My progress is on schedule.
This week I am giving the final presentation, so my main goal is focusing on that. In addition, we have our poster and final paper deliverable deadlines quickly approaching, so I plan to dedicate a significant amount of time to that. I also want to help with the overall look of what we will showcase on demo day, as one of our focus points from really early on was try to make sure our gloves are as user-friendly and not clunky as possible, which is why we’re designing a case to hold the battery and PCB, as well as experimenting with different gloves.
Ricky’s Status Report for 4/20/2024
This week, my main task was debugging our issues with the machine learning model. During the carnival, I trained some preliminary models, but their performance was not that good in real time. To compensate for this issue, I tested a variety of architectures as well as new activation functions. I also manually selected the new words that I determined were more easily mixed up and created a smaller simpler model for just those words. This allowed me to develop a two-model approach to classification that leveraged the original model’s strength at half of the vocab and the more narrow model’s strength for the rest. I also developed a model that handled time series data by stitching in the previous five frames of data as one input into the NN model. Armed with the variety of models, I entered this weekend with the plan of testing them all. I was able to determine that the two-model approach performed the best, being able to determine 10/11 of the words consistently. This was not a 100% rigorous set of tests, but it gave me enough metrics to assist with our final presentation slides, so I was content with that performance as of now.
My progress is on schedule.
Next week, I will narrow down which model I will use for our final demo with a more rigorous and formal testing of the two approaches. I will also assist in the development of the poster by adding additional pictures from the ML side. I will also assist with the video and the report.
Addressing the additional question, I definitely needed to relearn how to work with ARDUINOs and learn about how to interface between ARDUINO and Python. Since I handled the bulk of the Bluetooth and the machine learning side, I did need to handle a lot of the communication between the two platforms. This meant that I had to consult many pages of ARDUINO documentation as well as perform extensive research into compatible Python libraries. For learning strategies, most of it was on reading documentation and reading StackOverflow. I did watch a few videos of other example projects for assistance as well.
Team Status Report for 4/20/2024
The most significant challenge we are facing in our project is the ML algorithm’s detection of our chosen set of words. Currently we have okay accuracy, but prediction is inconsistent, in that depending on the user the accuracy changes, or the model is able to recognize the word, but not enough times in a row to meet the criteria for the classification heuristic. In addition, it is common for the double-handed words in ASL to incorporate some type of motion. This is significant because currently, our model relies on prediction based on a single frame, and not a windowing of the frames. This is probably affecting accuracy, so we are looking into mitigating this by incorporating some type of sampling of the frame data, but the tradeoff to this may be a decrease in latency.
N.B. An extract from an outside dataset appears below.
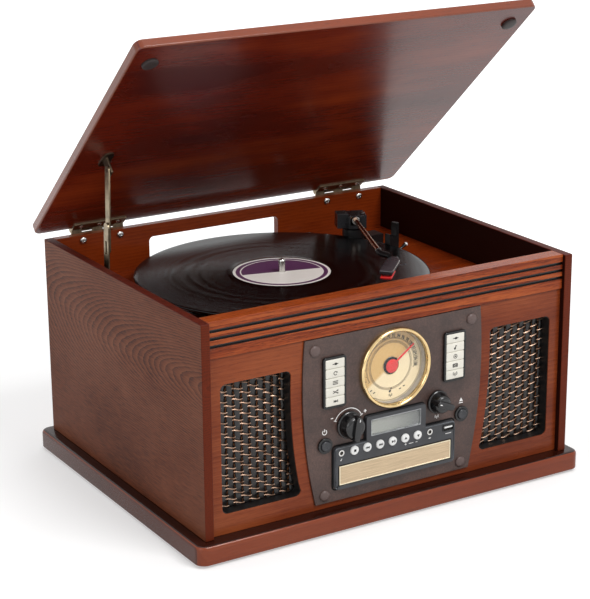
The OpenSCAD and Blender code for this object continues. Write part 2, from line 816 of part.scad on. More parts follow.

In terms of changes to the existing design of the system, we have decided to nix the idea of using the 26 letters in the BSL alphabet. This change was necessary because in the BSL alphabet, for a significant portion of the letters, the determining factor is based on touch, and our glove doesn’t have any touch sensors. So instead, we found a 2017 research paper that found the top 50 most commonly used ASL words and split them into five categories: pronoun, noun, verb, adjective, and adverb. From each of these categories, we picked 2-3 double-handed words to create a set of 10 words.
No changes have been made to our schedule.
Somya’s Status Report for 4/6/2024
This week I finished collecting data for all BSL letters. We found out that USB collection was much faster than bluetooth, so initially this process was proving to be quite a bit of a time sink until we made the switch halfway through. In addition, I looked into the haptic feedback circuit and will place an order for the linear vibration motor on Tuesday. The circuitry doesn’t look too complicated, the only thing I’m worried about is defining what haptic feedback even means in the context of our product. Ideally, we would want a different feedback to be generated based on how certain the word the user signed was transmitted, so something along the lines of if >90% a certain type of pulse, <30% another, and a maybe range as well, but I’m not sure if this is even feasible so plan to bring this up next meeting.
My progress is on schedule.
This upcoming week, in addition to implementing haptic feedback, I want to look into how we can augment our data as we transition to BSL. After this initial round of data collection, we are finding that a lot of the signs have very similar degrees of bending, and since we have decided not to go with any additional type of sensors, e.g. touch sensors, this will likely lead to a lower accuracy than ideal. This might involve going through the individual csv files for letters that are very similar and quantifying just how similar/different they are, and manipulating the data post-collection in some way to make them more distinct. Once Ricky trains the model over the weekend, I’ll have a better idea on how to more specifically accomplish this.
Ria’s Status Report for 4/6/2024
This week I worked on finalizing the PCB, creating the documents to submit the order (bill of materials as well as file detailing part placement). I am in contact with the vendor and we will hopefully get our PCB delivered very soon with no issues. I followed best practices when creating this design, an image of it is below. The PCB will be appx. 1.5″x1.5″.
This week I also worked on testing the calibration program I wrote that will gather data on a user’s max and min flex amount and map their flex value to the range from their own min to max. This will allow the glove to work for people who flex different amounts. We will use this feature for our double glove design.
Finally, I worked on battery supply. I decided that getting a compact battery was best, so I got a 500 mAh LiPo battery that supplies 3.7 V. I got a small DC to DC step up converter to give us a voltage value comfortably within 4.5V-21V which is the Vin range for the Arduino Nano BLE Sense Rev2.